What a lovely four generation photo to have. I have some with my kids as the 4th but none with me, which is surprising as my Dad was always taking photos.
There seems to be at least one older person in a town that knows the history. I bet it was cool to see the arrowheads, all different shapes, sizes and colours.
Where I lived the man next door was in his late 80s to 90s and in summer he would sit on this ratty old couch on his porch. My kids would go sit with him for a spell and he’d tell them stories of the Indians that used to live there.
In the days before school education was solidified in the U.S., it was common in rural communities for children to learn from the neighborhood elders. Happily, that tradition appears to have lived on in our respective neighborhoods — in my case with Mr. Hughes sharing with us the relics of a mighty Native civilization.
Seeing all those arrowheads must have given you a sense of history even though it wasn’t taught in school.

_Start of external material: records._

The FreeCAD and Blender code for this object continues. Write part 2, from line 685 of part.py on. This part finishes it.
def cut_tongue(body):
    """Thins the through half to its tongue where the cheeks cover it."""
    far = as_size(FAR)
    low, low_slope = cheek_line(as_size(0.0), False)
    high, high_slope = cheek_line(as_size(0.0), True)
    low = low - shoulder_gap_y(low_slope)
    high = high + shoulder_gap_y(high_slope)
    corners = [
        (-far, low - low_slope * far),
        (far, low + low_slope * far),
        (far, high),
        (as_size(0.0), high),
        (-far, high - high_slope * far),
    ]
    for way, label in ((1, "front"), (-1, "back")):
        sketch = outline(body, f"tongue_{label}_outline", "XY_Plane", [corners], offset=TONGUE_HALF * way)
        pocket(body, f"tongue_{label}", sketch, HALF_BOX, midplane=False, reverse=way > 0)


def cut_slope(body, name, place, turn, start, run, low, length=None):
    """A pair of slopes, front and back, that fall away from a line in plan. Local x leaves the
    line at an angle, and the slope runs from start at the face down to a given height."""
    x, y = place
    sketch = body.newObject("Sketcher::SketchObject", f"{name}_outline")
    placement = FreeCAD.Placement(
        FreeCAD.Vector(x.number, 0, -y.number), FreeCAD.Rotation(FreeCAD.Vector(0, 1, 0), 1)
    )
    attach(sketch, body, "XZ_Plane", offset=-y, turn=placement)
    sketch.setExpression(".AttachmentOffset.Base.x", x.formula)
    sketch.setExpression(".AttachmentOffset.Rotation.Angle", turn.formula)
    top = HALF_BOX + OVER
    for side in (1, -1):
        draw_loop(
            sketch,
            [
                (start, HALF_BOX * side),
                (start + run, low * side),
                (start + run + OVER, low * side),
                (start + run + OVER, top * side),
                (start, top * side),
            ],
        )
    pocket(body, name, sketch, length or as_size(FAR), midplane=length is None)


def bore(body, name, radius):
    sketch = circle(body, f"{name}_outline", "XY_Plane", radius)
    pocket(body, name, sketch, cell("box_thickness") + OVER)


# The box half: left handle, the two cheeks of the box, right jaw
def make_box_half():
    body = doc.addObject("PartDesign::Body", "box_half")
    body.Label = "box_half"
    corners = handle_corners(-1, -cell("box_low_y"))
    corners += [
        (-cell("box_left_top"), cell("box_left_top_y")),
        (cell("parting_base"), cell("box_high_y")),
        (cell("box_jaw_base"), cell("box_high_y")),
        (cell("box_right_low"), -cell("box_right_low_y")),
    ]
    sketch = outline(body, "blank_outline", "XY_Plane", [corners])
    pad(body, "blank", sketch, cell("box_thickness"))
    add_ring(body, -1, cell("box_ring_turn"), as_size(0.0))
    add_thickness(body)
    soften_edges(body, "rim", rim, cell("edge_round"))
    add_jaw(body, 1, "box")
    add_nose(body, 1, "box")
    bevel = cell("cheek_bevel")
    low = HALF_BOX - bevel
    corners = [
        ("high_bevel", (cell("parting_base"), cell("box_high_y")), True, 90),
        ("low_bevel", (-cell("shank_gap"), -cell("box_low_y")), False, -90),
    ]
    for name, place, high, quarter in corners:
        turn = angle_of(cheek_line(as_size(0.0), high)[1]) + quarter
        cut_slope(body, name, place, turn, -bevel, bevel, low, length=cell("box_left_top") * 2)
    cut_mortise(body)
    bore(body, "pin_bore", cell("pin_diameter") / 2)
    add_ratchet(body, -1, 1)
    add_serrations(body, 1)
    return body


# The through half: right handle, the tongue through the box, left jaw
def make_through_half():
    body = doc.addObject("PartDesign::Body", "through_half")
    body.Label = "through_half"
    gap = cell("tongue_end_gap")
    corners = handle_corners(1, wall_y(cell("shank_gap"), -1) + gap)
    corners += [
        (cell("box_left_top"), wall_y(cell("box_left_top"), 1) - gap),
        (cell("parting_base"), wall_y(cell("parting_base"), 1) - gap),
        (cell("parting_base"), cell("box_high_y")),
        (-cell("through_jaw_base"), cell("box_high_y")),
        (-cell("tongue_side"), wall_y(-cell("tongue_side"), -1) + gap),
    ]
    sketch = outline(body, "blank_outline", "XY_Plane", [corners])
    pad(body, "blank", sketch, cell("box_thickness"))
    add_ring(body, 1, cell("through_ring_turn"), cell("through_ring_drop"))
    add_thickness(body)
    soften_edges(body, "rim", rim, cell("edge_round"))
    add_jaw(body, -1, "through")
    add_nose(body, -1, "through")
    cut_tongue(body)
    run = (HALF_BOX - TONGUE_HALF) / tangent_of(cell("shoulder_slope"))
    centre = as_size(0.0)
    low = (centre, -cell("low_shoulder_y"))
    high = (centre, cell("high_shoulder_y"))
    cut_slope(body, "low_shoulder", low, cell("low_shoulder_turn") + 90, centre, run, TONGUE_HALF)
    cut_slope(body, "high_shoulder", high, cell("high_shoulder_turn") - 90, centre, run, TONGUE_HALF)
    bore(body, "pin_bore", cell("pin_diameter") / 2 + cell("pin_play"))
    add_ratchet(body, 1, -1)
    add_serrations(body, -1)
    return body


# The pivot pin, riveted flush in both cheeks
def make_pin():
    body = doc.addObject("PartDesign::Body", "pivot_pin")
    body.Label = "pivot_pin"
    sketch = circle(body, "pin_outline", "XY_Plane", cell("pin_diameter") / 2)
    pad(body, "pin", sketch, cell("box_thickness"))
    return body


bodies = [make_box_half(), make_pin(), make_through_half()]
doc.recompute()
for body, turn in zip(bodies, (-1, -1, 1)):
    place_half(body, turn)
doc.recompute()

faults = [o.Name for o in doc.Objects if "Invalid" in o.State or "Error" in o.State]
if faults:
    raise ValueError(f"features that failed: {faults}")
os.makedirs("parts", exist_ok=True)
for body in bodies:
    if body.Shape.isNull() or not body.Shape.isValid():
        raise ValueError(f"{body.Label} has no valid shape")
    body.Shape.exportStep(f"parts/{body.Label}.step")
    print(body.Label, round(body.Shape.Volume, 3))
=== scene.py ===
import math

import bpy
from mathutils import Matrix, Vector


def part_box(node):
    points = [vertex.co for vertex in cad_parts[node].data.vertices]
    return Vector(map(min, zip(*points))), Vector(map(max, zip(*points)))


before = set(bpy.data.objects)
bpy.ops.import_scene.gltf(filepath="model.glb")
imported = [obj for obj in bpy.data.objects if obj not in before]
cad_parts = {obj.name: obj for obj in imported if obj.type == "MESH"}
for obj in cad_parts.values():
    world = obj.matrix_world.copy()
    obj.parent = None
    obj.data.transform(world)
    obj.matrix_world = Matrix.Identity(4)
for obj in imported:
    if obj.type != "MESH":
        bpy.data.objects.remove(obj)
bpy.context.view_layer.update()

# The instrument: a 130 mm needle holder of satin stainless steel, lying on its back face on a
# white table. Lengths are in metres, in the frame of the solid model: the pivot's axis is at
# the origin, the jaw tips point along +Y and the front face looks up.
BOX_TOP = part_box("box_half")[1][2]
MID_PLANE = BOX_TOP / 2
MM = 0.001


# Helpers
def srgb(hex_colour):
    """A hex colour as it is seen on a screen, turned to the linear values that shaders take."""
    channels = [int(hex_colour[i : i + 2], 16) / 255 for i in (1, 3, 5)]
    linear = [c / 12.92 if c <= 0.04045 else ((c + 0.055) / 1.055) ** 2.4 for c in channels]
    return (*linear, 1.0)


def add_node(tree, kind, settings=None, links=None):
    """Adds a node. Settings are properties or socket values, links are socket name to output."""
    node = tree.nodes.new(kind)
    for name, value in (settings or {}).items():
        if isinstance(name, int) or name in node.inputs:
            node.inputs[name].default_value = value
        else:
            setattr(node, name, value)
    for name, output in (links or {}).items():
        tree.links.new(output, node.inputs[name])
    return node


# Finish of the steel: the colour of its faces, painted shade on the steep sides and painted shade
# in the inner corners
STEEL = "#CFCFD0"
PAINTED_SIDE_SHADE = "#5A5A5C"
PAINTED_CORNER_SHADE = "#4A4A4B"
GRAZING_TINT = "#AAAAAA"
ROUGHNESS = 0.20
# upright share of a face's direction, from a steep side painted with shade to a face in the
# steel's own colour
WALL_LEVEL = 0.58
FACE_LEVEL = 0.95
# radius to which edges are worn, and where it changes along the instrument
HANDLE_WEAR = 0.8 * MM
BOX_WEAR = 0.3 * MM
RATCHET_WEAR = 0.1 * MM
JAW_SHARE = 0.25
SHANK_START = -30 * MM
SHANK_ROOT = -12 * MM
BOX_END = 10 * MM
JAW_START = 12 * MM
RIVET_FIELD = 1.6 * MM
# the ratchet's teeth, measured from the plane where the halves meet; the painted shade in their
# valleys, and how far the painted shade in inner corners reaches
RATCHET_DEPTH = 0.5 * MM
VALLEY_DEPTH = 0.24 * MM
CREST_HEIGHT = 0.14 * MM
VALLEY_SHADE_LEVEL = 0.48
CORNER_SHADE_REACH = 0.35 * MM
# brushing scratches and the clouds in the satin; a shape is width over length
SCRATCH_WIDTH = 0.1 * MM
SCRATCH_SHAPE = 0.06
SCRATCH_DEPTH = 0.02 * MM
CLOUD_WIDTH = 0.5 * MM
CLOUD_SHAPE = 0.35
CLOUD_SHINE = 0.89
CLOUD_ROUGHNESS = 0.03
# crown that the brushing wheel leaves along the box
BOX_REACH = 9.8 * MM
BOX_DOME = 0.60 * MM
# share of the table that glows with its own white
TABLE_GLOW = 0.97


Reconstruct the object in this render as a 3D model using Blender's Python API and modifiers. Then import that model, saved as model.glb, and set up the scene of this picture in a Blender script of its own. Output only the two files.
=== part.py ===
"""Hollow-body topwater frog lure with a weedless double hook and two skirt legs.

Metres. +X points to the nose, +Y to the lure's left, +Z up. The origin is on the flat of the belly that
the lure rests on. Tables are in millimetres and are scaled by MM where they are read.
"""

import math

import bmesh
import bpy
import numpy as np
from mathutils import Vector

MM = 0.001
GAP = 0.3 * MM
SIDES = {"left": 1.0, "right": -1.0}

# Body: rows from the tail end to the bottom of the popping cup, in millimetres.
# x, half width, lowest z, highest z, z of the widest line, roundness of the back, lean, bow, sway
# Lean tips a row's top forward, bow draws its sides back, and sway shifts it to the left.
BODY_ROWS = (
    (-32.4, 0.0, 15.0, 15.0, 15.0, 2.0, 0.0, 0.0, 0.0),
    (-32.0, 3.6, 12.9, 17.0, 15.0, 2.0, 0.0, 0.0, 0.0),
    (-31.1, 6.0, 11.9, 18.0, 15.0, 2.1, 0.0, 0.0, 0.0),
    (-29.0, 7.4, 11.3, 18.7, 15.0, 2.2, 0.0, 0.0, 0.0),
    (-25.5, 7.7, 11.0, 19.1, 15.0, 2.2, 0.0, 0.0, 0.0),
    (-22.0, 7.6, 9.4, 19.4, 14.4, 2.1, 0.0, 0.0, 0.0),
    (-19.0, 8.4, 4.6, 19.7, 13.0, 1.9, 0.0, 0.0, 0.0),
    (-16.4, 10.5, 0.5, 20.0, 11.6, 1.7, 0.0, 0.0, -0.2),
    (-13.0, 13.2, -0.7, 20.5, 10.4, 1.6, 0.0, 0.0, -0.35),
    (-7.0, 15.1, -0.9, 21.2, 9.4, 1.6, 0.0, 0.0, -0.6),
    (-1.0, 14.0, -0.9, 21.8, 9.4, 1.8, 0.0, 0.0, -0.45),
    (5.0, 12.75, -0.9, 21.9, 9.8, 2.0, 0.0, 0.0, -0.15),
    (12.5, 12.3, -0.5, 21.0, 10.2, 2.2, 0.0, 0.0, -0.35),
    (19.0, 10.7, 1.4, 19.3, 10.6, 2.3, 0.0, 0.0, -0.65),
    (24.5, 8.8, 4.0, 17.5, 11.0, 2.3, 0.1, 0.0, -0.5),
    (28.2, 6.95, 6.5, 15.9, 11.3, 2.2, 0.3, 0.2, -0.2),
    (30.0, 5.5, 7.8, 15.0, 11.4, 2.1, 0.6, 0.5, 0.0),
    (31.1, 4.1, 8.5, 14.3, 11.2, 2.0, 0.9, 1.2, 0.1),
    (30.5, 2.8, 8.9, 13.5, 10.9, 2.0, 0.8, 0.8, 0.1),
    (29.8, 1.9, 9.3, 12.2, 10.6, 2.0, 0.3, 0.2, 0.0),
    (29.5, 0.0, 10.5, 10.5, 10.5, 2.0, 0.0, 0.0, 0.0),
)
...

I do have some 4 generation photographs in my grandmother’s backyard.
Visiting Mr. Hughes was an awe-inspiring supplement to what was lacking in my formal elementary education.
that’s so cool you were able to take a photo with all 4 generations together! I don’t think i ever got such a photo w/ my ancestors. Speaking of Italian ancestors though – we always thought my great-grandfather, Prefume, was an Italian immigrant. But his marriage license says he’s from Portugal. Talk about a surprise. His family apparently came from Italy to Portugal before the States.
Visiting from the A to Z Challenge,
The Joyous Living
I am so thankful that my dad was a relentless photographer — ditto my maternal grandmother. And I can imagine your surprise to discover your great-great grandfather’s Portuguese heritage — although he was still Italian going further back, no?
My grandparents had a small farm outside of Gloverville NY. My grandparents were first generation Italians (Sicilians) and I was the first generation to mix the ethnicities for my children.